## Work to do
The entire listing is to be repeated verbatim.

## Records shown
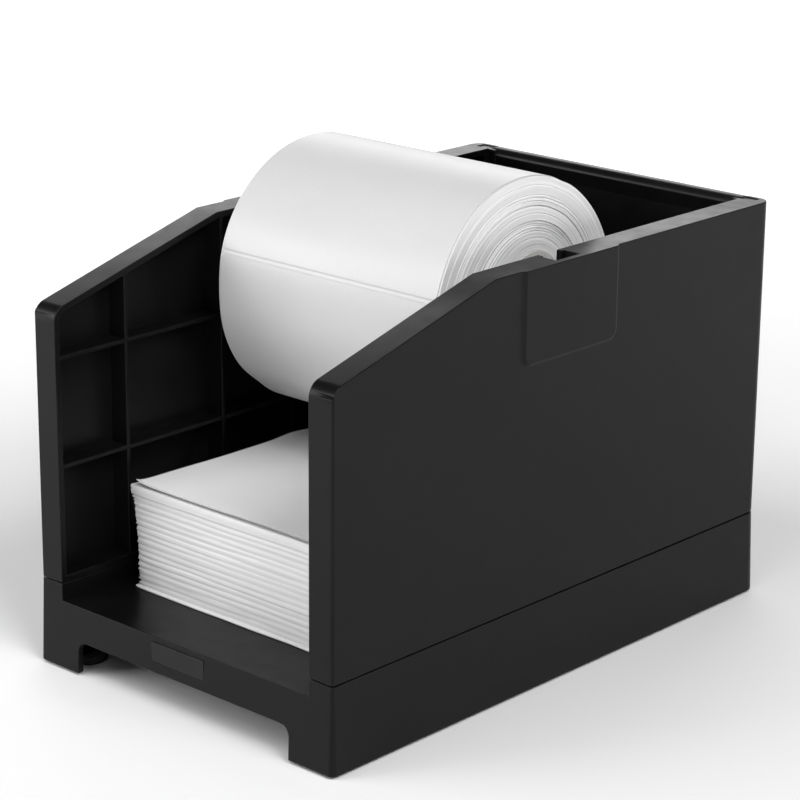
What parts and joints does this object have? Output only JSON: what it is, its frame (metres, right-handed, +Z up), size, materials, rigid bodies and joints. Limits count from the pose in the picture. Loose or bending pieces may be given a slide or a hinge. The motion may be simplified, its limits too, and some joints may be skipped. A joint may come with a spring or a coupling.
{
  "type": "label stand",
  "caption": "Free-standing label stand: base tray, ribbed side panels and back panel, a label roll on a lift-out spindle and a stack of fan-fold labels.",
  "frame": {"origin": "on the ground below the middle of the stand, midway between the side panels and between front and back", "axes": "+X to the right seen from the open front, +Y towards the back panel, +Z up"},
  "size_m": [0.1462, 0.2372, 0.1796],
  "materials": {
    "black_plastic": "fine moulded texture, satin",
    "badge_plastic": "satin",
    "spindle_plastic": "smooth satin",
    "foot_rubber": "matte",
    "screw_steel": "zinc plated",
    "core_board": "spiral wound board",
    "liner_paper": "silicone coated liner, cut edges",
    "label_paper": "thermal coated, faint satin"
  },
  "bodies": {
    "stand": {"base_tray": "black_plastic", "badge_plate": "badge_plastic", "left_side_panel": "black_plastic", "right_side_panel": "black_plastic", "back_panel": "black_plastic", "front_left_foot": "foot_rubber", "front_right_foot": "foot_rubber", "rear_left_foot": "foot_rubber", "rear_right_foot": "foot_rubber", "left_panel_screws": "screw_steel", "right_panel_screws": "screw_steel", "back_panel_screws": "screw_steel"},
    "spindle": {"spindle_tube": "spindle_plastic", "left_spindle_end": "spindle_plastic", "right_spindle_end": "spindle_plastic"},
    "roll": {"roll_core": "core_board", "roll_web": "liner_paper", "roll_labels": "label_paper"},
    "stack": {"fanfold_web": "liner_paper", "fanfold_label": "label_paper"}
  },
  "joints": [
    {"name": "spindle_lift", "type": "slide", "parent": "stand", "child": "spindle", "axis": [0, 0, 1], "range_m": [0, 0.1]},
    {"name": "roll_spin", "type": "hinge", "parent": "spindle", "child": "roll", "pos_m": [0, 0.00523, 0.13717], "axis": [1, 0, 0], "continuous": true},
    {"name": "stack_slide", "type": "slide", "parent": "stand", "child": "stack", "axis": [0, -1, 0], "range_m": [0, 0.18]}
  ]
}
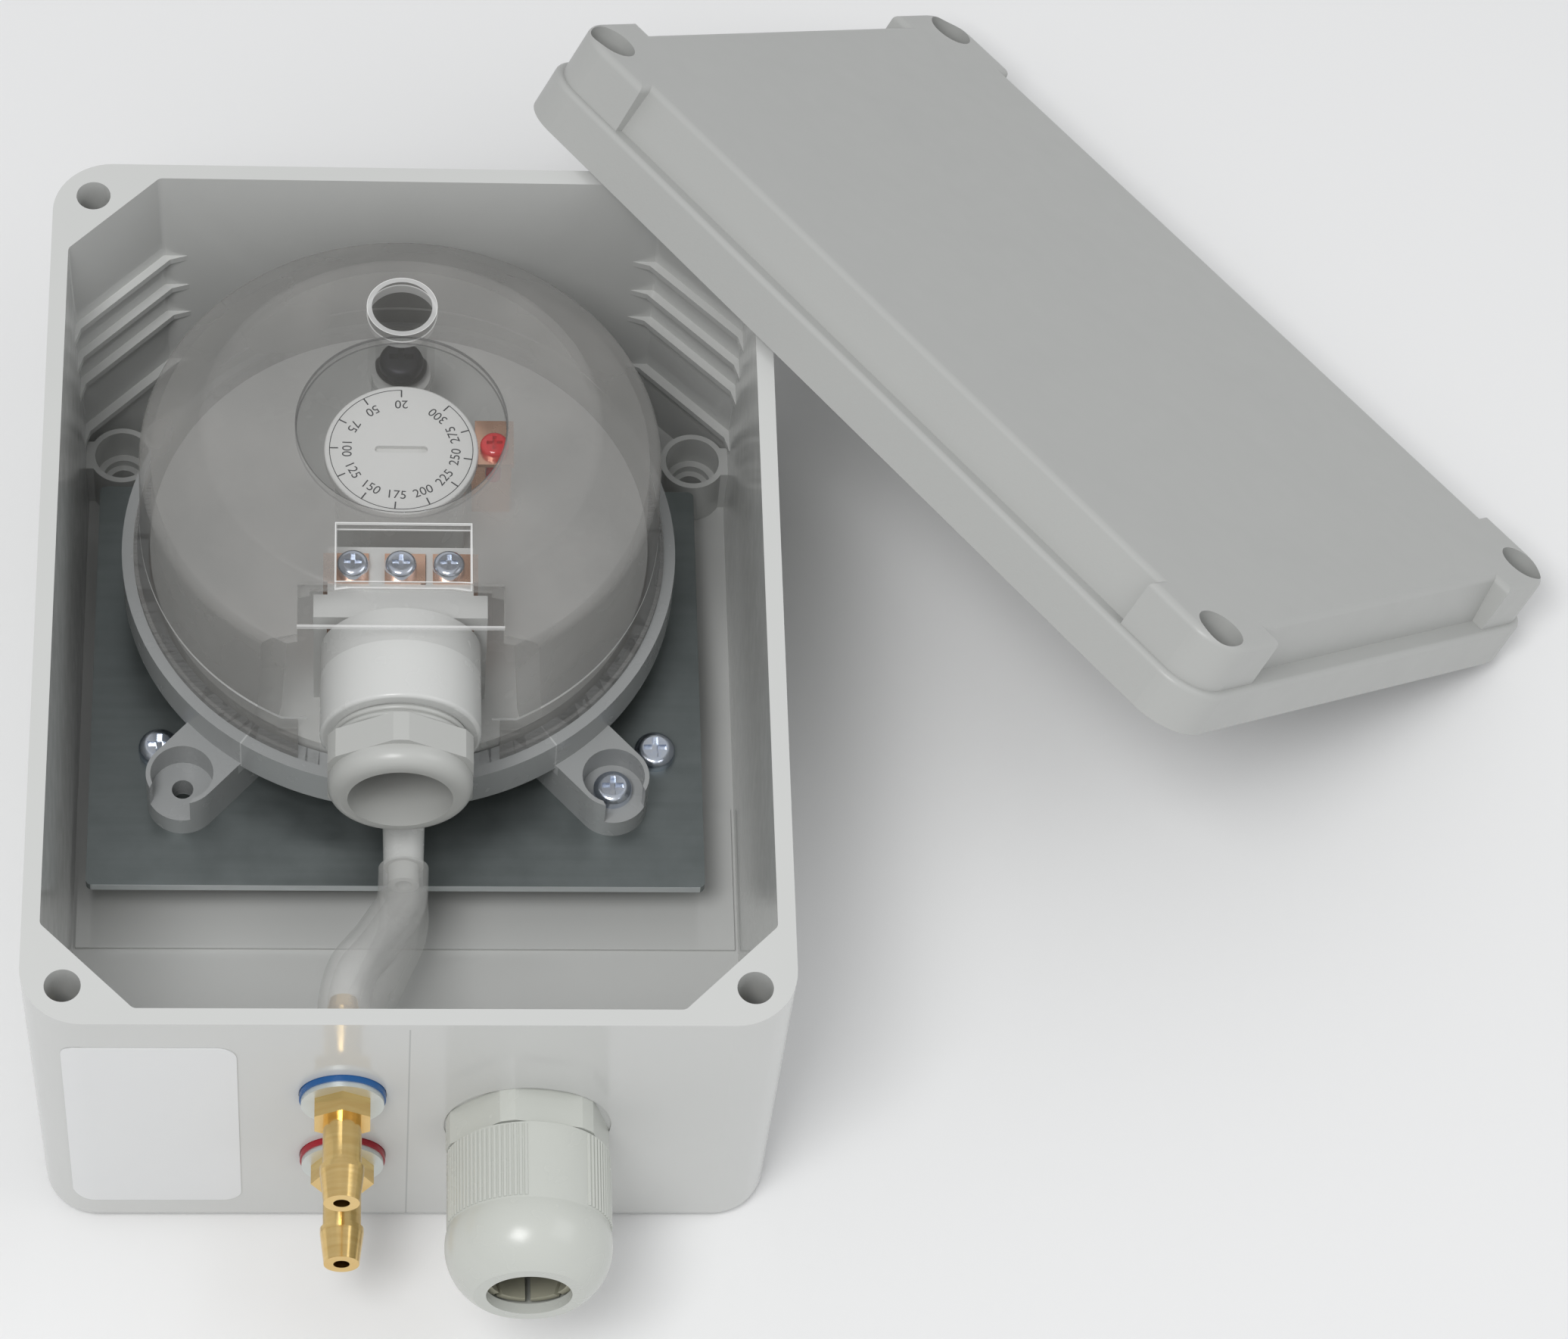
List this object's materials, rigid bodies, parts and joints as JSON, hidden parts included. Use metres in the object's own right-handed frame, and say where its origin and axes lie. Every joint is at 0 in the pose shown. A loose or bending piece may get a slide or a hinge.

## Reply
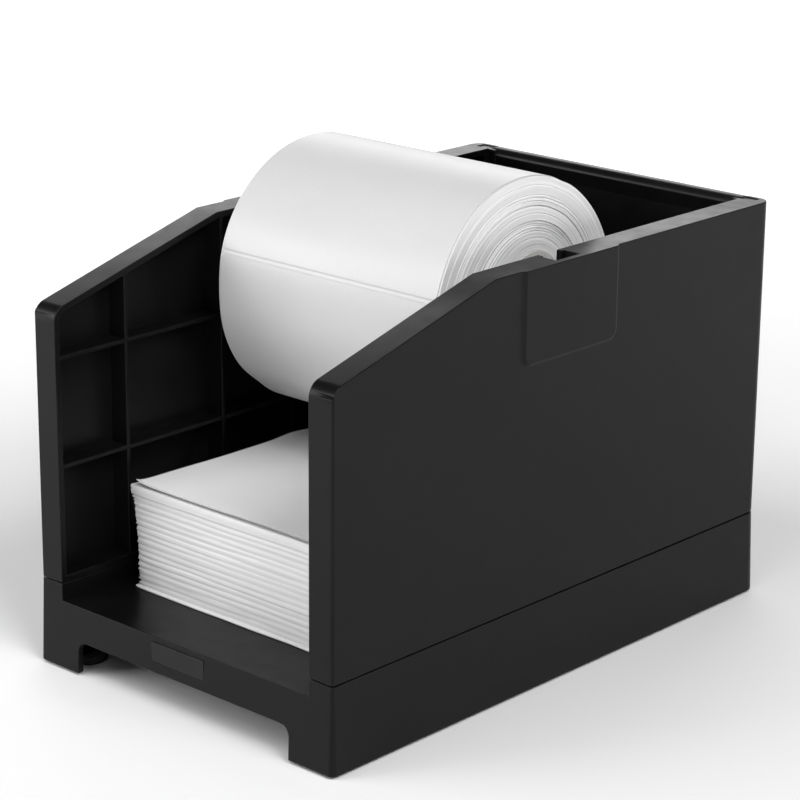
What parts and joints does this object have? Output only JSON: what it is, its frame (metres, right-handed, +Z up), size, materials, rigid bodies and joints. Limits count from the pose in the picture. Loose or bending pieces may be given a slide or a hinge. The motion may be simplified, its limits too, and some joints may be skipped. A joint may come with a spring or a coupling.
{
  "type": "label stand",
  "caption": "Free-standing label stand: base tray, ribbed side panels and back panel, a label roll on a lift-out spindle and a stack of fan-fold labels.",
  "frame": {"origin": "on the ground below the middle of the stand, midway between the side panels and between front and back", "axes": "+X to the right seen from the open front, +Y towards the back panel, +Z up"},
  "size_m": [0.1462, 0.2372, 0.1796],
  "materials": {
    "black_plastic": "fine moulded texture, satin",
    "badge_plastic": "satin",
    "spindle_plastic": "smooth satin",
    "foot_rubber": "matte",
    "screw_steel": "zinc plated",
    "core_board": "spiral wound board",
    "liner_paper": "silicone coated liner, cut edges",
    "label_paper": "thermal coated, faint satin"
  },
  "bodies": {
    "stand": {"base_tray": "black_plastic", "badge_plate": "badge_plastic", "left_side_panel": "black_plastic", "right_side_panel": "black_plastic", "back_panel": "black_plastic", "front_left_foot": "foot_rubber", "front_right_foot": "foot_rubber", "rear_left_foot": "foot_rubber", "rear_right_foot": "foot_rubber", "left_panel_screws": "screw_steel", "right_panel_screws": "screw_steel", "back_panel_screws": "screw_steel"},
    "spindle": {"spindle_tube": "spindle_plastic", "left_spindle_end": "spindle_plastic", "right_spindle_end": "spindle_plastic"},
    "roll": {"roll_core": "core_board", "roll_web": "liner_paper", "roll_labels": "label_paper"},
    "stack": {"fanfold_web": "liner_paper", "fanfold_label": "label_paper"}
  },
  "joints": [
    {"name": "spindle_lift", "type": "slide", "parent": "stand", "child": "spindle", "axis": [0, 0, 1], "range_m": [0, 0.1]},
    {"name": "roll_spin", "type": "hinge", "parent": "spindle", "child": "roll", "pos_m": [0, 0.00523, 0.13717], "axis": [1, 0, 0], "continuous": true},
    {"name": "stack_slide", "type": "slide", "parent": "stand", "child": "stack", "axis": [0, -1, 0], "range_m": [0, 0.18]}
  ]
}
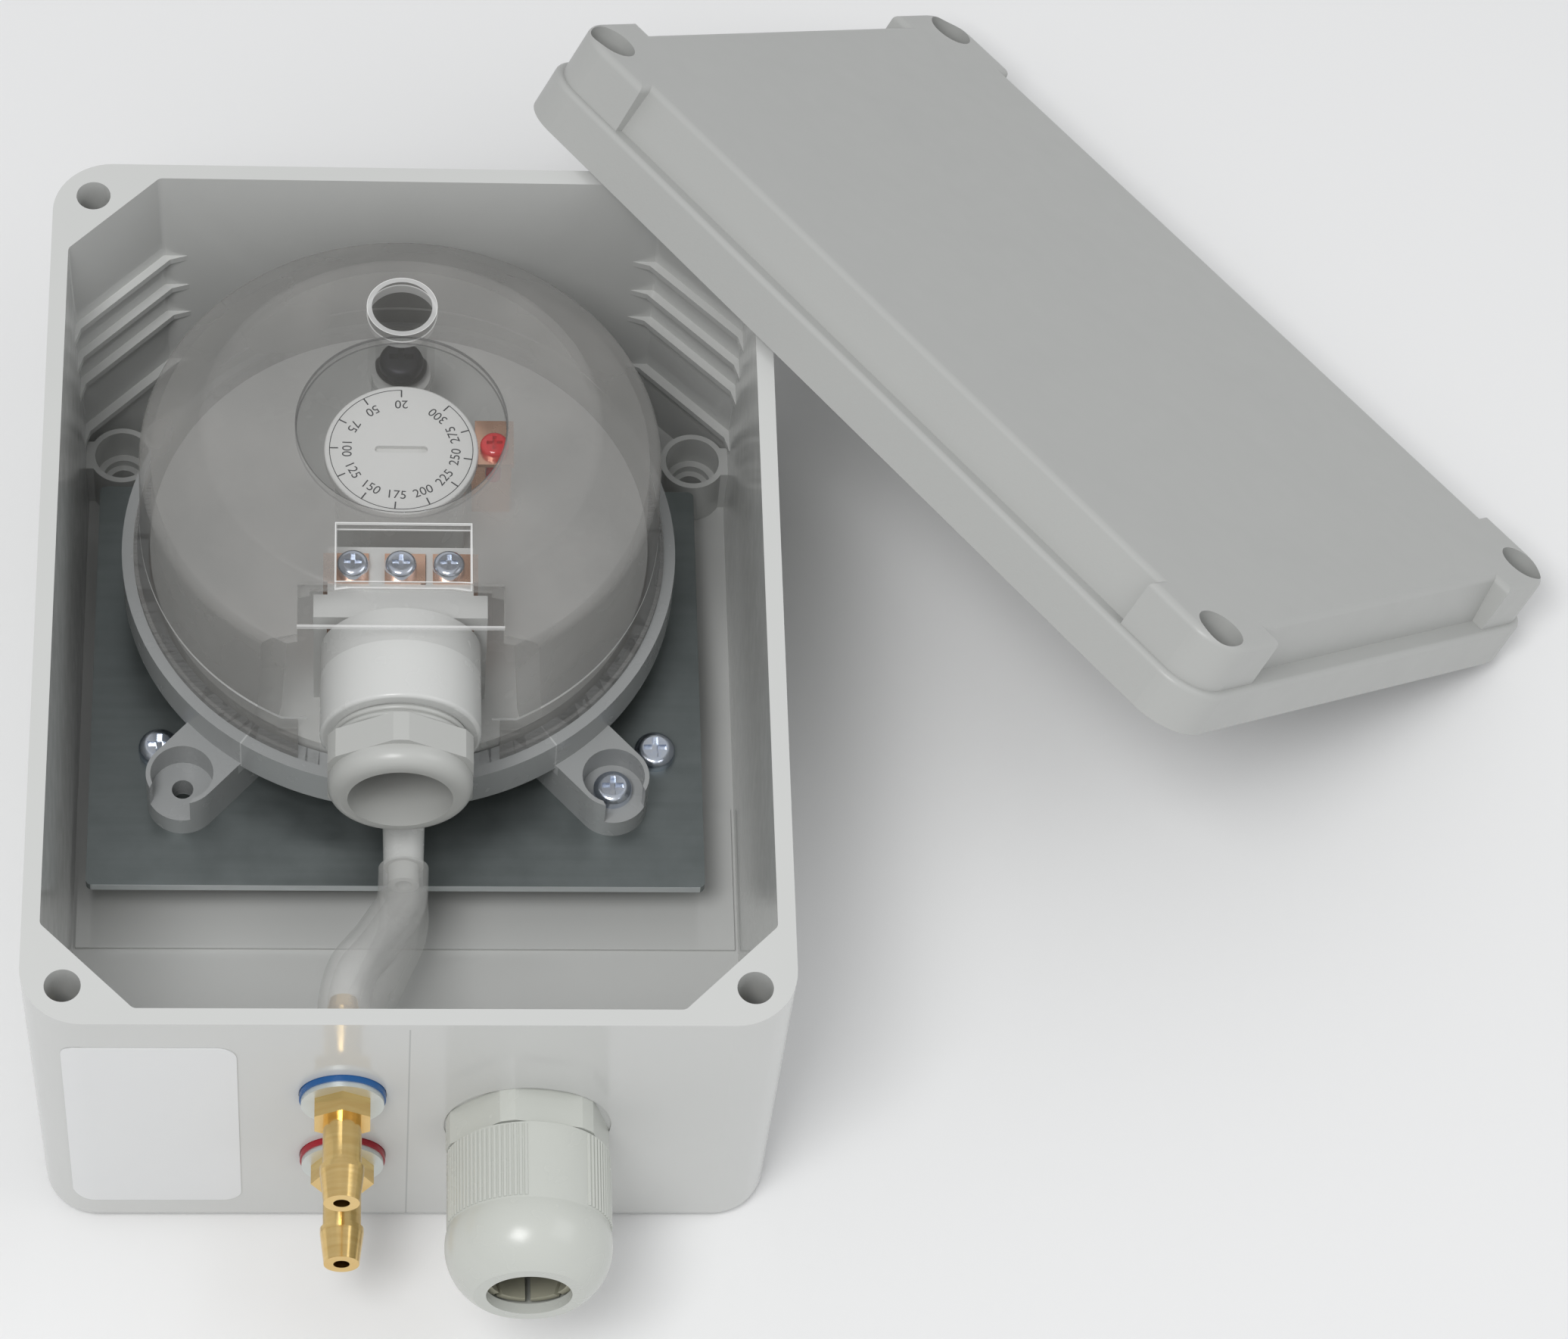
List this object's materials, rigid bodies, parts and joints as JSON, hidden parts included. Use metres in the object's own right-handed frame, and say where its origin and axes lie. Every joint is at 0 in the pose shown. A loose or bending piece may get a slide or a hinge.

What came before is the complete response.